Et pour savoir si une œuvre est déjà dans le domaine public, un Public Domain Calculator ou calculateur de domaine public a été créé. Cet outil analyse 30 juridictions pour lesquelles il permet d’évaluer si oui ou non des droits d’auteurs sont encore valables, ce que tous les partenaires et fournisseurs doivent par ailleurs clarifier chacun de son côté. Reste que ces idées doivent encore être expliquées et rendues plus accessibles à toutes sortes de partenaires potentiels par des ateliers et des rencontres. Sans oublier une dizaine de traductions de la brochure.
Si la mise en œuvre du "Europeana Data Exchange Agreement" est un succès en 2012 et les métadonnées ouvertes, Europeana devrait entamer un prochain pas selon les principes du CC0 et permettre l’usage commercial des métadonnées qu’elle rend publiques sur le Web.
Avec le projet Europeana Awareness (2012-2014), où l’IvR et la BNL travailleront de nouveau ensemble, ce travail pour faire connaître la démarche Europeana continuera. Le travail sur la levée des droits d’auteur se fera de manière "modulaire", et ces modules devront être acceptés par les "organisations de gestion collective" et devront être effectifs de manière transfrontalière. Un mémoire à cet effet a déjà été signé en automne 2011 sur base d’un rapport de l'Institute for Information Law (IvIR) de l’Université d’Amsterdam
Paul Keller, chef de projet senior chez Kennisland, a terminé la série de présentations sur les prochains pas d’Europeana Awareness en matière de levée de droits d’auteur et de règles pour la réutilisation des différentes couches de l’information digitale, soit l’objet numérisé, les previews et les métadonnées qui décrivent l’objet.

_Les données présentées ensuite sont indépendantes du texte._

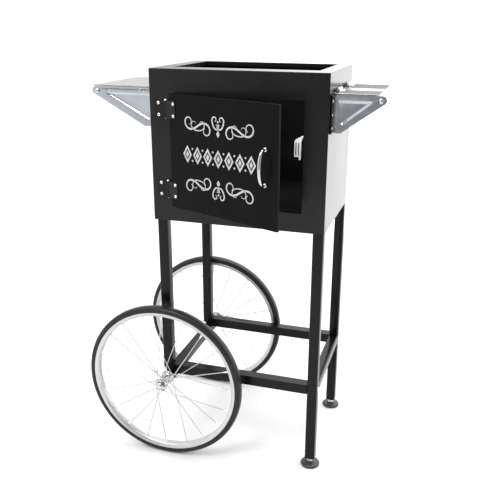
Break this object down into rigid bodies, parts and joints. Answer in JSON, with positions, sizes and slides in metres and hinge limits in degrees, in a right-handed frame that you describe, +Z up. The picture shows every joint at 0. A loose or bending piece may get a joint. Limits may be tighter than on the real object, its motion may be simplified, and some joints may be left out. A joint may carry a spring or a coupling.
{
  "type": "popcorn cart",
  "caption": "Square-tube cart on spoked wheels and levelling feet, carrying an open-topped sheet-steel cabinet with a hinged front door and bracketed side shelves.",
  "frame": {"origin": "on the floor, under the middle of the whole object's box with the door ajar as stored", "axes": "+Z up; -Y is the front, the door's side; +X is the right, the feet's side, seen from the front"},
  "size_m": [0.6126, 0.4506, 0.8424],
  "materials": {
    "cabinet_paint": "semi-gloss black powder coat",
    "door_paint": null,
    "frame_paint": "semi-gloss black powder coat",
    "hinge_black": "satin black",
    "pin_steel": "zinc plated",
    "foot_black": "moulded black",
    "tyre_rubber": "matt black rubber",
    "rim_steel": "bright plated",
    "chrome": "polished",
    "bracket_chrome": "polished",
    "shelf_steel": "polished",
    "catch_plastic": "moulded white"
  },
  "bodies": {
    "cart": {"front_panel": "cabinet_paint", "left_side_panel": "cabinet_paint", "right_side_panel": "cabinet_paint", "back_panel": "cabinet_paint", "cabinet_floor": "cabinet_paint", "top_rim": "cabinet_paint", "front_left_leg": "frame_paint", "rear_left_leg": "frame_paint", "front_right_leg": "frame_paint", "rear_right_leg": "frame_paint", "front_rail": "frame_paint", "rear_rail": "frame_paint", "right_cross_rail": "frame_paint", "axle_beam": "frame_paint", "front_axle_spacer": "frame_paint", "rear_axle_spacer": "frame_paint", "front_axle_bushing": "frame_paint", "rear_axle_bushing": "frame_paint", "front_leg_plug": "frame_paint", "rear_leg_plug": "frame_paint", "left_front_bracket_mount": "frame_paint", "left_rear_bracket_mount": "frame_paint", "right_front_bracket_mount": "frame_paint", "right_rear_bracket_mount": "frame_paint", "upper_hinge_cabinet_leaf": "hinge_black", "lower_hinge_cabinet_leaf": "hinge_black", "upper_hinge_pin": "pin_steel", "lower_hinge_pin": "pin_steel", "axle": "pin_steel", "front_cap_nut": "chrome", "rear_cap_nut": "chrome", "front_axle_washer": "chrome", "rear_axle_washer": "chrome", "left_tip_bolt": "chrome", "right_tip_bolt": "chrome", "left_front_bracket": "bracket_chrome", "left_rear_bracket": "bracket_chrome", "right_front_bracket": "bracket_chrome", "right_rear_bracket": "bracket_chrome", "left_shelf": "shelf_steel", "right_shelf": "shelf_steel", "catch_body": "catch_plastic"},
    "door": {"door_panel": "door_paint", "door_pull": "chrome", "strike_plate": "pin_steel", "upper_hinge_door_leaf": "hinge_black", "lower_hinge_door_leaf": "hinge_black"},
    "front_wheel": {"front_tyre": "tyre_rubber", "front_rim": "rim_steel", "front_spoked_hub": "chrome"},
    "rear_wheel": {"rear_tyre": "tyre_rubber", "rear_rim": "rim_steel", "rear_spoked_hub": "chrome"},
    "front_foot": {"front_foot_pad": "foot_black", "front_foot_stem": "pin_steel"},
    "rear_foot": {"rear_foot_pad": "foot_black", "rear_foot_stem": "pin_steel"}
  },
  "joints": [
    {"name": "door_hinge", "type": "hinge", "parent": "cart", "child": "door", "pos_m": [-0.1116, -0.111, 0.6865], "axis": [0, 0, -1], "range_deg": [-22.75, 112.25]},
    {"name": "front_wheel_spin", "type": "hinge", "parent": "cart", "child": "front_wheel", "pos_m": [-0.1286, -0.1317, 0.1777], "axis": [0, 1, 0], "continuous": true},
    {"name": "rear_wheel_spin", "type": "hinge", "parent": "cart", "child": "rear_wheel", "pos_m": [-0.1286, 0.1952, 0.1777], "axis": [0, 1, 0], "continuous": true},
    {"name": "front_foot_turn", "type": "hinge", "parent": "cart", "child": "front_foot", "pos_m": [0.1937, -0.0852, 0], "axis": [0, 0, 1], "continuous": true},
    {"name": "rear_foot_turn", "type": "hinge", "parent": "cart", "child": "rear_foot", "pos_m": [0.1937, 0.1651, 0], "axis": [0, 0, 1], "continuous": true}
  ]
}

Paul Keller pense, à l’instar du Comité des Sages et des recommandations de la Commission 27 octobre 2011, que les institutions culturelles qui numérisent du matériel qui relève du domaine public avec de l’argent public devraient le rendre accessible de la manière la plus large possible Une manière de le faire et de passer par Europeana sur base des licences de type CC0, Europeana étant une des plates-formes pour faire avancer la redistribution et la réutilisation du patrimoine numérisé.